My favorite character this season has to be Lee, the real Lee.  I didn't like her at first, but when the actual Lee took a more active role in the story she grew on me.  I loved seeing her move from being the victim to the hero of the story - if you could call it that. Also, while Angela Bassett was awesome, I loved Adina Porter for her range and how easy it was to identify with her and what she was experiencing.

I do have to say I was disappointed with Lady Gaga's role with this season.  Sadly she wasn't in the season that much due to her tour and album, so her part was quite small. What little there was of her character left me hungry for more.  She played the original supreme witch (connecting back to Coven) and I would have loved to see more of her character then a couple flashbacks and a few flashes.  I'm not sure how more of her story would have fit in overall, but I can't help wanting it.

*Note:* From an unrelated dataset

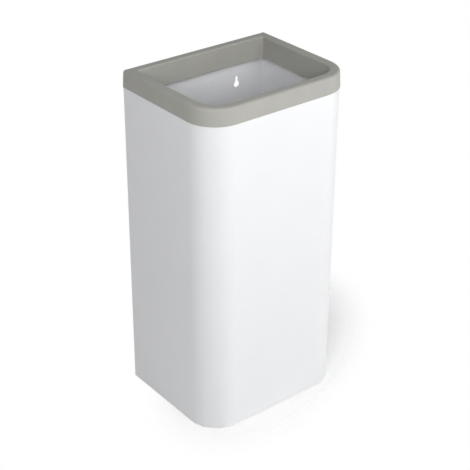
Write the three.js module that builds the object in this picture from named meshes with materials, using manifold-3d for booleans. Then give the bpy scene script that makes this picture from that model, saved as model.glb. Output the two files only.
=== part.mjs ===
// A wastepaper bin: a folded sheet-steel body with large front corners and square rear corners, a pressed
// floor on four rubber feet, and a moulded cover rim that lifts straight off to change the liner.
// It stands on the floor or hangs on two keyholes. Millimetres, +Z up. The front faces -Y and the wall
// side faces +Y. The origin is on the floor, in the middle of the overall footprint.

import * as THREE from "three";
import { mergeVertices } from "three/addons/utils/BufferGeometryUtils.js";
import Module from "manifold-3d";

const wasm = await Module();
wasm.setup();

// Body of folded sheet
const bodyWidth = 270;
const bodyDepth = 210;
const bodyHeight = 524;
const sheet = 1;
const frontRadius = 49;
const foldRadius = 2.5;
const rearFlange = 18;
const seatFlange = 12;
const reliefWidth = 3;
const reliefDepth = 3.5;

// Clearances
const partGap = 0.3;
const linerGap = 0.3;
const overrun = 4;

// Keyholes in the back panel, below its top edge, and the small round holes a little above their heads
const keyholeSpacing = 158;
const keyholeDrop = 52;
const keyholeHead = 10.5;
const keyholeSlot = 4.8;
const keyholeRise = 10.6;
const smallHoleSpacing = 48;
const smallHoleRise = 18.5;
const smallHoleDiameter = 2;

// Pressed floor
const panRecess = 6;
const panEdge = 16;
const panRearRadius = 4;

// Rubber feet
const footProud = 1;
const footInset = 27;
const footDiameter = 16;
const footChamfer = 0.8;
const footStem = 6;
const footBarb = 9;
const footBarbHeight = 3.5;

// Moulded cover rim: an outer band with a lip that hangs over the sheet, a top and a deep inner skirt
const bandHeight = 27;
const bandProud = 1.2;
const lipDepth = 4;
const lipEdgeRound = 0.4;
const rimWidth = 16;
const rimSkirt = 36;
const rimWall = 2.4;
const rimOuterRound = 4.5;
const rimInnerRound = 2.5;
const rimRearRadius = 3.5;
const rimMouthRearRadius = 4;
const skirtDraft = 0.4;
const skirtEdgeRound = 0.9;
const leastRadius = 1.2;

// Ribs in the hollow underside of the rim
const ribPitch = 36;
const ribThickness = 1.8;
const ribRoot = 1.1;
const ribGuideDepth = 9;
const ribGuideLead = 3;
const cornerRibLift = 7;
const cornerRibShares = [1 / 4, 3 / 4];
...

The most disappointing part of the series was the Polk family. The stereotypical hillbilly family, they provided a second threat to the main characters for daring to live on that land.  What made them interesting was that they had ties to The Butcher and her ghost army which allowed them to survive - and yet they were also saddled with the standard inbreeding, druggie, stupid and mentally impaired cliches that fill the horror genre.  It made them uninteresting and boring and honestly seemed a bit below the amazing writing I'm used to on this series.  Also their need to have cameras everywhere became a tired gimmick plot device to keep the series going.  While a single YouTube video was used toward the end with the death threat, I wish they'd peppered that in throughout as a reason why they recorded stuff so it didn't seem so contrived. They didn't seem fully realized and the series just kinda sank there.

Final Thoughts

I very much liked this season and how it tied to the others. While not my favorite, it does stand out for it's depiction of certain characters and how the main antagonists were utilized (those being the ghosts). Now, as usual, I have to wait a year to watch the newest season in one binge sitting. Oh well, worth it.